Is Otherness Dying?

Image -Michael Graf

Image -Michael Graf

 

Is Otherness dying or just in retirement, slowly going away? Or could it be that we've grown tired of seeing ourselves in it — weary of its unknowns while treasuring the familiar all too much? Can Otherness still challenge our ways of seeing the ordinary in extraordinary ways? After all, isn't it just some 'twist' in the natural order of things? Yet it's precisely because of this that it occupies a special place within the realms of the Arts & Sciences. Through them, we venture down unknown paths to expand our thinking and knowledge. The idea of unknowns may seem uncomfortable to some, or perhaps just inconvenient, but it's here where 'Otherness' ceases to be dismissed — no longer just another 'twist' in the natural order, but slowly transforming itself into a more profound possibility of the world around us.
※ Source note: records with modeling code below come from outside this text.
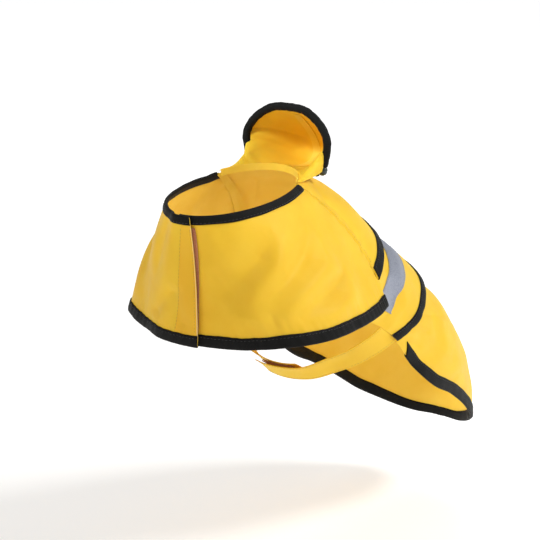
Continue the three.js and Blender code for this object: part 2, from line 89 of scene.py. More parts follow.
RIM = [(7, 0, 56.5), (7, -13.5, 55.5), (6, -23, 51.5), (5, -31.5, 45), (4, -37, 37.5), (3, -39, 30.5),
       (3, -38, 22.5), (3, -36, 14)]
RIM_RADIUS = 3.4
HOOD = {"lift": SEWN, "depth": 62, "drop": 40, "bottom_drop": 20, "taper": 41, "round": 2.4, "least": 0.05}
LOCK_RADIUS = 3.8
FLANK_DEG = 104
BELLY = {"top": 3.1, "bottom": 3.85, "lap": 15, "ramp": 24}
BELLY_TAPE = {"wall": 0.8, "deg": 11, "inset": 0.06}

# Sizes of the cloth's own look
SHELL = 0.7        # thickness of the cloth as shown
STITCH = {"pitch": 3.0, "length": 2.2, "radius": 0.2, "dip": 0.1}
SEAM_GROOVE = {"deep": 1.1, "wide": 1.4}
TAPE_FACE = 1.36   # of a folded tape, from the middle of its cloth
IN_TAPE = 1.3      # the cloth's edge, in from the folded tape's
YOKE_MM = 74       # half the yoke's width at its hem
SEAM_THREAD_IN = 1.6   # the yoke's thread, in from its seam

# Creases: u, v, to_u, to_v, depth (plus is a trough), width in mm, power (2 is soft, nearer 1 is crisp)
LEFT_CREASES = [
    (4.1, 0.76, 4.22, 0.96, 1.1, 3, 1.5), (3.85, 0.8, 3.95, 0.96, 0.7, 3, 1.5),
    (4.62, 0.82, 4.66, 0.97, 0.8, 4, 2), (3.3, 0.86, 3.32, 0.97, 0.6, 3.5, 2),
    (2.1, 0.86, 2.15, 0.97, 0.6, 4, 2), (5.0, 0.44, 4.85, 0.56, 1.0, 6, 2),
    (0.5, 0.45, 1.2, 0.74, 0.9, 9, 2), (0.5, 0.06, 1.5, 0.16, 0.7, 5, 2),
    (4.4, 0.1, 4.1, 0.36, 0.7, 8, 2),
]
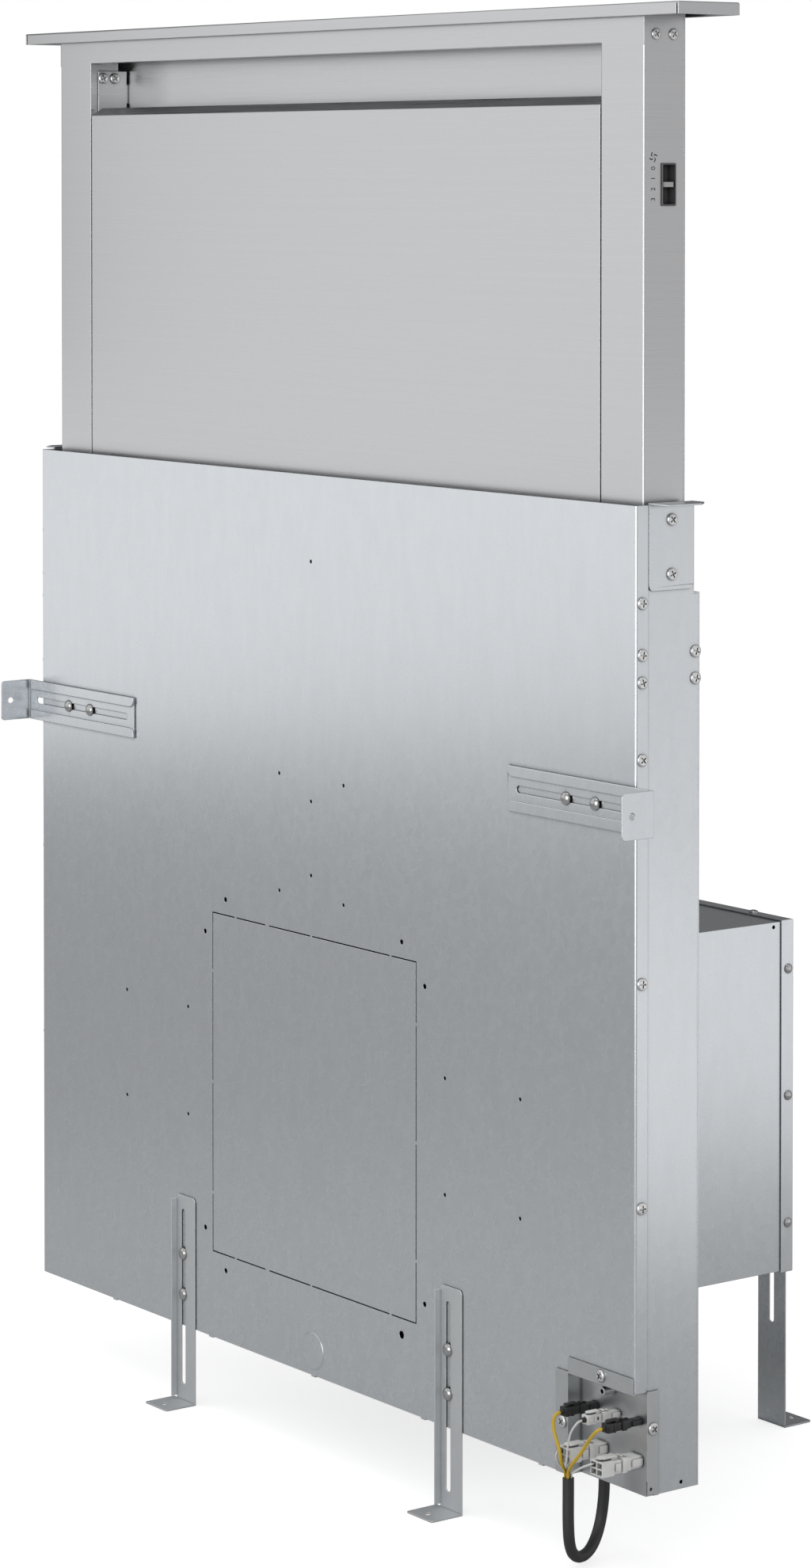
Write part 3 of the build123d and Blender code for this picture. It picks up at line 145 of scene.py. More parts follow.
# values hold the bump's strength and depth and, where edges shade as if rounded, the radius of that
def addBump(tree, shader, height, values):
    bump = addNode(tree, "ShaderNodeBump", Strength=values["bumpStrength"], Distance=values["bumpDepth"])
    tree.links.new(height, bump.inputs["Height"])
    if "softEdge" in values:
        rounded = addNode(tree, "ShaderNodeBevel", samples=6, Radius=values["softEdge"])
        tree.links.new(rounded.outputs["Normal"], bump.inputs["Normal"])
    tree.links.new(bump.outputs["Normal"], shader.inputs["Normal"])


# painted shade: joints, slots and tight corners read darker as if in shade, because tones are multiplied by
# how open the place is
cornerShadeValues = {
    "samples": 6,
    "narrow": 0.45,            # openness at which the darkest tone has doubled
    "open": 0.88,              # openness from which nothing is darkened
}


# paints shade into the colour where little of the surrounding is open
def paintShadeInCorners(tree, tones, reach, deepest):
    opened = addNode(tree, "ShaderNodeAmbientOcclusion", samples=cornerShadeValues["samples"], Distance=reach)
    stops = [(0.0, deepest), (cornerShadeValues["narrow"], deepest * 2), (cornerShadeValues["open"], 1.0)]
    shade = toneRamp(tree, opened.outputs["AO"], stops)
    return blendTones(tree, "MULTIPLY", 1.0, tones, shade)


def scaledTone(tone, share):
    return tuple(min(1, channel * share) for channel in tone)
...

This is what has made the Arts & Sciences into such defiant soldiers, lobbing missiles into the many 'twists' we encounter despite the unknowns they may hold.

 
 

Yet after all these centuries, a battle between them persists. And in this era of on-demand rituals, do we even want to grasp the possibilities of what 'other' thinking may mean? Does it spell trouble if we no longer wish to understand the power of our myths and madmen? So is ‘Otherness’ slowly dying… or just in retirement?